2. About the collective fine that can be imposed under the Act, the Court says the following: “…A plain reading of the aforesaid Sections would show that the punishment is entirely depended upon subjective satisfaction of the Collector. What is the fine is left totally to the discretion of the Collector. How and what would constitute a group and how an area would be identified, in a town or a village, is not known nor defined. No one has to be heard before fine is imposed. There is no provision for appeal. We are dealing with a provision of penalty. It is a piece of substantive law. Substantive law without guidance and without procedural safeguards can only be termed as draconian, it being completely vague, uncertain and unlimited. Even though it may professed to have a social objective to attend, the means to achieve the same are clearly unconstitutional. The provision is, thus, clearly ultra vires the Constitution being in violation of Articles 14 and 21 of the Constitution”.

3. Regarding confiscation of the premises, the court says “…for an offence committed by his tenant or anyone in his permissive possession, over which he has no control, his premises would be confiscated. There may not be a more draconian provision. A house may consist of several rooms occupied by different members of the family. A particular member violates the law, the family premises is up for confiscation. I may further illustrate that if two neighbours are on inimical terms, one could easily plant liquor in the neighbours premises, the neighbour, being unaware; still, by virtue of the presumption clause, not only he gets convicted but his premises also get confiscated. These common day illustrations can be multiplied to show the draconian effect of the law. The effect of these provisions is virtually that we are converting the State into a Police State. Citizens would always be living under a threat or, at least, a threat perception of being easily implicated. That surely is not conducive and should not be permitted.”

4. The court further states: “…Similarly, when it comes to the Bihar Prohibition Act, 1938, which deals with liquor, which per se taken in small quantities in a civilized manner is not injurious, the punishments are balanced with the social needs, but when we come to the amended provisions of the Bihar Excise Act, 2015, the provisions are clearly draconian and in excess of the balance need to be maintained…”

And further, that “…the punishment as prescribed by the recent amendment to the Act with effect from 01.04.2016, on all three counts, i.e., the personal punishments, both physical and monetary, punishment of confiscation of premises and punishment to the community, are quite unreasonable and draconian and cannot be justified in a civilized society. It may be justified in a Police State, which surely we are not. I would, therefore, declare the provisions, as aforesaid, to be ultra vires and violative of Articles 14 and 21 of the constitution.”

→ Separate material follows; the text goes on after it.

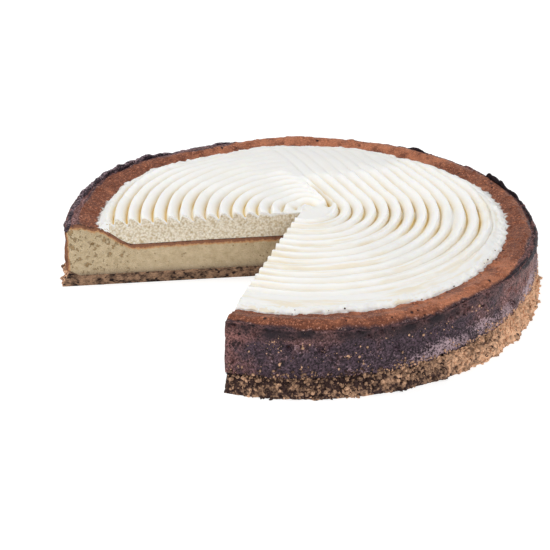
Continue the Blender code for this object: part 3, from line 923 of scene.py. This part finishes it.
def foot_shape(azimuth, share, crumbs):
    """Radius and height of the foot's ragged side, from the top of its crumbs at share 0 to the table at 1."""
    shares = (0.0, 0.18, 0.42, 0.68, 0.88, 1.0)
    proud = 0.8 - 0.9 * (1.0 - smooth_step(azimuth, -75.0, -45.0)) - 3.2 * (1.0 - smooth_step(azimuth, -107.0, -103.0))
    proud = proud - 2.3 * smooth_step(azimuth, -35.0, -12.0)
    radius = eased(share, shares, (138.0, 138.9, 139.9, 141.0, 141.7, 141.5)) * MM
    radius = radius + proud * MM * np.sin(np.pi * np.clip(share, 0.0, 1.0)) ** 0.5
    spot = round_axis(azimuth, 140.0 * MM, 0.0)
    ragged = 1.0 + 0.16 * rough(spot, 8.0 * MM, 3, 77)
    height = crumbs * ragged * eased(share, shares, (1.0, 0.93, 0.72, 0.42, 0.12, 0.0))
    places = round_axis(azimuth, radius, height)
    lump, _ = grains(places, CRUMB_SIZE, 71)
    fine, _ = grains(places, 1.2 * MM, 75)
    uneven = 0.7 + 0.7 * smooth_step(azimuth, -75.0, -40.0)
    push = 2.4 * (lump - 0.75) + 0.8 * (fine - 0.75) + uneven * (noise(places, 9.0 * MM, 73) + noise(places, 4.5 * MM, 74))
    shown = smooth_step(share, 0.0, 0.08) * (1.0 - 0.6 * smooth_step(share, 0.93, 1.0))
    return np.minimum(radius + push * shown * MM, 144.3 * MM), height


# ---------------------------------------------------------------- loose crumbs


def ball(rounds=1):
    """Vertices and triangles of a unit ball: an octahedron whose triangles are split in four, once per round."""
    points = [np.array(p, float) for p in ((1, 0, 0), (-1, 0, 0), (0, 1, 0), (0, -1, 0), (0, 0, 1), (0, 0, -1))]
    faces = [(0, 2, 4), (2, 1, 4), (1, 3, 4), (3, 0, 4), (2, 0, 5), (1, 2, 5), (3, 1, 5), (0, 3, 5)]
    for _ in range(rounds):
        known, split = {}, []

        def halfway(one, other):
            key = (min(one, other), max(one, other))
            if key not in known:
                middle = points[one] + points[other]
                points.append(middle / np.linalg.norm(middle))
                known[key] = len(points) - 1
            return known[key]

        for a, b, c in faces:
            ab, bc, ca = halfway(a, b), halfway(b, c), halfway(c, a)
            split += [(a, ab, ca), (ab, b, bc), (ca, bc, c), (ab, bc, ca)]
        faces = split
    return np.array(points), np.array(faces)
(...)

5. The Court finally concludes as follows: “…To conclude, in my opinion, Section 19(4) of the Bihar Excise Act, 1915, as amended with effect from 01.04.2016 (passed by the State Legislatures on 31.03.2016) is ultra vires the Constitution and unenforceable. The impugned notification, dated 05.04.2016, issued by the State under Section          19(4) of the said amended Act is also ultra vires the Constitution  and, consequently, unenforceable and the penal provisions of  enhanced sentence and provision, with regard to confiscation of property, as introduced by the amendments on 31.03.2016, with effect from 01.04.2016, are also held to be ultra vires the  Constitution.”

By studying carefully the Act and the judgement of the Bihar High Court on the Act, one feels that a whole community, the whole family including women and children, already aggrieved by a substance abuser in the family could be further punishable under this act. Surely, a wife, a mother, a daughter, a father, a brother, a son does not want to be imprisoned for the actions of a member in the family who may have committed an offence under this Act. Besides, it is normally seen that a family wants an erring member to stop substance abuse and that he/she is rehabilitated and not punished so harshly. For example, I have seen in the course of my work that women normally would wish that their sons/husbands who are given to excessive drinking should be reformed; they would not like them to be put away in prison for 5-10 years! I have often seen that mostly women or the aggrieved party wants liberation from addiction and not the addict. But there is no scope for this in the act.

It is important to note that after the enforcement of this Act, twelve people have died after drinking spurious alcohol in Gopalganj, Bihar. This is a typical outcome of enforcing such a law as drinking goes underground with underhand dealings. Furthermore a very large number of people, around thirteen thousand including women have already been jailed in the State of Bihar since the enforcement of the amendment in April this year! And one must not forget that it was Nitish Kumar himself in the first place who had promoted liquor outlets in every village to boost revenue as the CM of Bihar! (click HERE to read)

To conclude, such an act will certainly lead to misuse, fear and further turmoil in the society rather than reform and rehabilitation of victims of substance abuse. This act instead of providing relief and rehabilitation could cause further distress to the family of those addicted to intoxicating substances. It is therefore worrisome that this act has already been enforced in Bihar. However what is more disturbing is that some of the leading social workers of the country as part of Nasha Mukt Bharat Andolan are not only backing the Bihar Chief Minister for having enforced such an act but are also calling for enactment of such an act, the provisions of which are clearly termed draconian and unconstitutional by the High Court of Bihar, to be enforced across the country!

I appeal that the implementation of this Act be suspended, and the provisions of the Act studied, reviewed and widely discussed, particularly among the women – urban, rural, tribal, and the penal provisions be suitably amended, in line with the principles that (a) addiction is best tackled through social awareness, social support, social and economic reform, counseling and rehabilitation and not through criminalisation and (b) Having a balance between the nature of the actions and the punishment.